MORNING MESSAGE: Washington’s Literal Sinkhole, And Our Idiotic Fixation On Deficits

OurFuture.org’s Robert Borosage: “On Tuesday, a “sinkhole” suddenly sank in Washington D.C. three blocks from the White House. Not a metaphor, but a massive hole in the road as “long as a Ford Explorer,” double the width of a train car and 17 feet deep. The asphalt eroded around a metal plate covering potholes in the street and collapsed over a sewer line that was laid in 1897. The sinkhole will take at least five days to “repair.” There is an idiocy about our current national politics that is simply stupefying. We are sitting idly, watching, and suffering, as our nation disintegrates into a run-down backwater. Sinkholes now are becoming a life-threatening peril.  Any business leader with a wit of sense would say this is the perfect time to borrow money to rebuild the country, making investments now that will make us more competitive in the future. Any business leader with a wit of sense would say this is the perfect time to borrow money to rebuild the country, making investments now that will make us more competitive in the future.”

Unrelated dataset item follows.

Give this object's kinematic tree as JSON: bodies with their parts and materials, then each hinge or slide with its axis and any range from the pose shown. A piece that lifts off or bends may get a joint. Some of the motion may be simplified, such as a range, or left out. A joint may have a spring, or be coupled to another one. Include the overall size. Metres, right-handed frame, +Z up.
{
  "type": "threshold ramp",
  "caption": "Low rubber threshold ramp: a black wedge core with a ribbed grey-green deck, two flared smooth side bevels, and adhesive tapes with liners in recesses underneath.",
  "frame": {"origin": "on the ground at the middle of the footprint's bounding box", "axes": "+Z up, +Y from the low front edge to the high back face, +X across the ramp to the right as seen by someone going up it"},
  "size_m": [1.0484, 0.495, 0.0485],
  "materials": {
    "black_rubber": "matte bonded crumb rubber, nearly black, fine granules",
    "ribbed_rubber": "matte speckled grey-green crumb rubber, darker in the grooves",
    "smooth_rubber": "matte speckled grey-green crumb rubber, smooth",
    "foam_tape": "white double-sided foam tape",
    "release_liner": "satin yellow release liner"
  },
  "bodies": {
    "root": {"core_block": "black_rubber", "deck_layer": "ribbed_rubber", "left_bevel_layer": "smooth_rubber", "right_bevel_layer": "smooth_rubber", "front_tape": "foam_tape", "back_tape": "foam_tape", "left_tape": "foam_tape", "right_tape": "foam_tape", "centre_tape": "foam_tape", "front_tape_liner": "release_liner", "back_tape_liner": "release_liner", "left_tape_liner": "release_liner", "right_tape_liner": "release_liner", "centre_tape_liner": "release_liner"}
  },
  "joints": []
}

Troubled Bridge Collapses Over Water

Cars, people sent tumbling into Skagit River as I-5 bridge collapses [Komo News Network]: “The Interstate 5 bridge over the Skagit River collapsed Thursday evening, dropping two vehicles into the water and injuring three people. Both the northbound and southbound portions of the bridge collapsed into the river sometime before 7 p.m., according to Washington State Patrol trooper Mark Francis. … Bart Treece with WDOT was unsure when the bridge was last inspected. ‘All of our bridges in the area are pretty old,’ he said. The bridge is not considered structurally deficient but is listed as being ‘functionally obsolete’ – a category meaning that their design is outdated, such as having narrow shoulders are low clearance underneath, according to a database compiled by the Federal Highway Administration. The bridge was built in 1955 and has a sufficiency rating of 57.4 out of 100, according to federal records. That is well below the statewide average rating of 80, according to an Associated Press analysis of federal data, but 759 bridges in the state have a lower sufficiency score.”

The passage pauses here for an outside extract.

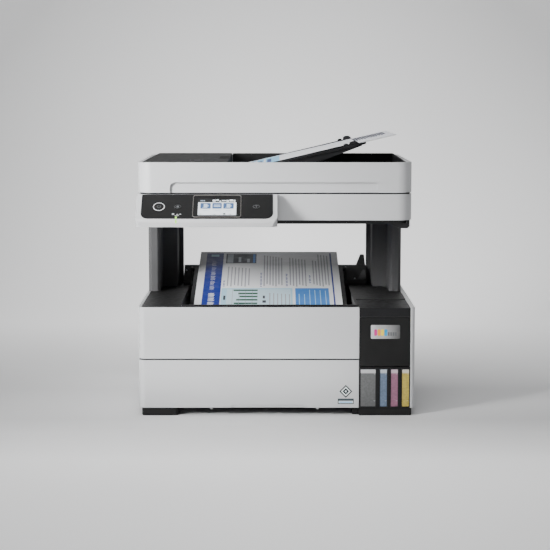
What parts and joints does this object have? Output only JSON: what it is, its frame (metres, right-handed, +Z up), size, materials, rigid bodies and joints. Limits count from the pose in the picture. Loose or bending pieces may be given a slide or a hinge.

Salon’s Natasha Lennard writes that the bridge collapse is part of “an aging infrastructure badly in need of repair”: “In his February State of the Union address, President Obama called for $50 billion in new spending on ‘an aging infrastructure badly in need of repair.’ The I-5 bridge collapse in Washington state Thursday evening calls attention to an all-too neglected infrastructure in the context of decade of expensive war-waging. According to AP analysis the collapsed bridge, built in 1955, was not considered “structurally deficient” but is listed as being ‘functionally obsolete” – ‘a category meaning that the design is outdated, such as having narrow shoulders and low clearance underneath, according to a database compiled by the Federal Highway Administration.’”

Sequester Update

Post-ABC poll: Most Americans still disapprove of sequester [Washington Post]: “The government-wide spending cuts known as the sequester remain unpopular for most Americans, with little difference in opinion across party lines, according to a Washington Post-ABC poll released Friday. Thirty-seven percent of Americans say they have felt a negative impact from the sequester, the poll shows. The data indicates 56 percent of Americans disapprove of the sequester, which is roughly on par with the 57 percent who felt that way in April and the 53 percent in March. Political affiliations seem to matter little, with 54 percent of Republicans disapproving of the cuts, compared to 59 percent of Democrats.”

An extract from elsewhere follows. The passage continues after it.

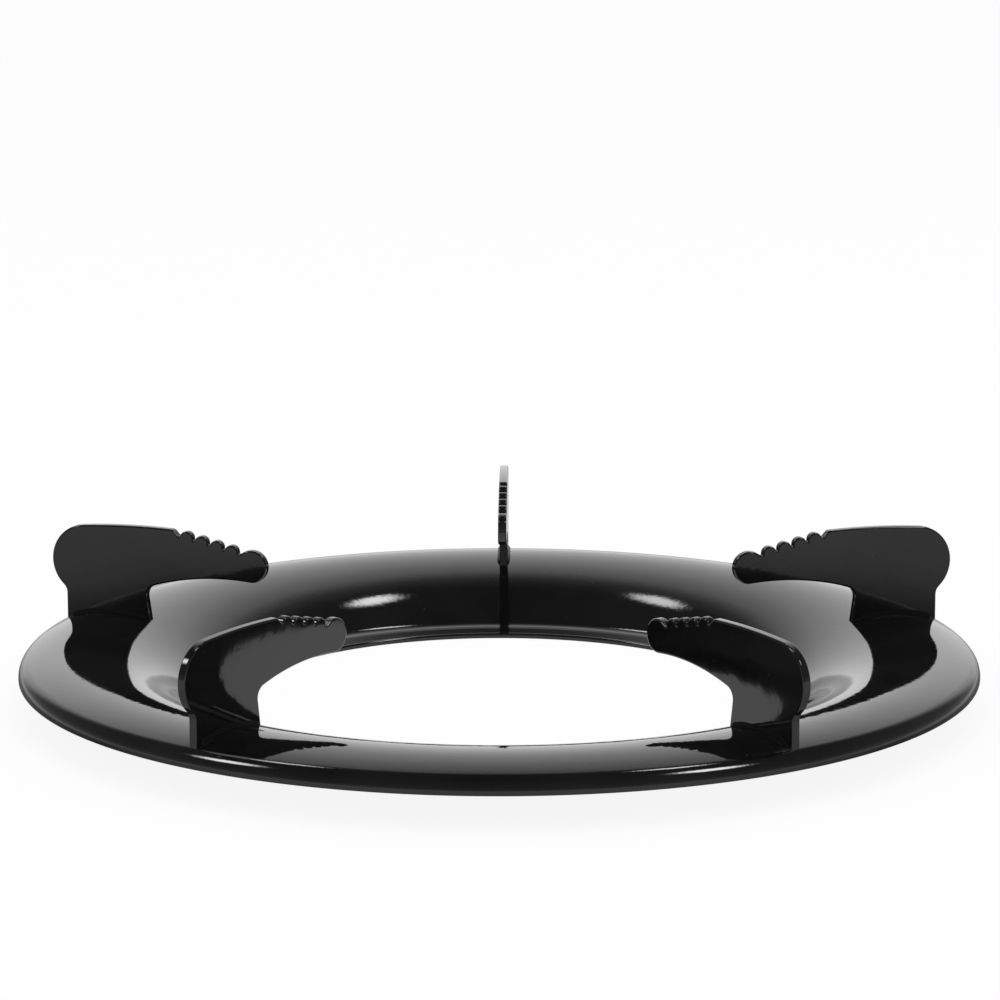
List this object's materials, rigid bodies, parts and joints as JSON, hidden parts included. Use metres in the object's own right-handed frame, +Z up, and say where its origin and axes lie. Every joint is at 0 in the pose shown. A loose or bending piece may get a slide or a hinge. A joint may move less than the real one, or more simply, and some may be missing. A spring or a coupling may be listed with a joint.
{
  "type": "gas stove pan support",
  "caption": "Round pan support for a gas burner: a dished ring pressed from steel sheet around a wide burner hole, with upright scalloped prongs on its crest, all in glossy black enamel.",
  "frame": {"origin": "on the ring's axis, level with the flat underside of the ledge that the ring stands on", "axes": "+Z up, the way the prongs point; +Y out along the first prong, which is at the back in the picture; +X to the right in the picture"},
  "size_m": [0.245, 0.2466, 0.0389],
  "materials": {
    "enamel": "gloss black vitreous enamel"
  },
  "bodies": {
    "root": {"ring": "enamel", "prong_1": "enamel", "prong_2": "enamel", "prong_3": "enamel", "prong_4": "enamel", "prong_5": "enamel"}
  },
  "joints": []
}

Sequester Guts Wildfire Prevention, Sets Up Bigger Blazes [Mother Jones]: “Last year saw the third-worst wildfire season in five decades; the Southern California fire that threatened thousands of homes earlier this month looks to be only the first flash of what the National Oceanic and Atmospheric Administration announced last week will be an above-average season for much of the Southwest. But the sequester took a 7.5 percent bite out of the Forest Service’s budget, nearly half of which is spent fighting wildfires. That means there will be 500 fewer pairs of boots on the ground and 200,000 fewer acres treated to prevent fires; the agency’s next proposed budget cuts preventative spending by a further 24 percent. It’s all part of what fire ecologists, environmentalists, and firefighters interviewed by Climate Desk describe as an increasingly distorted federal budget that has apparently forgotten the old adage about an ounce of prevention: It pours billions ($2 billion in 2012) into fighting fires but skimps on cheap, proven methods for stopping megafires before they start.”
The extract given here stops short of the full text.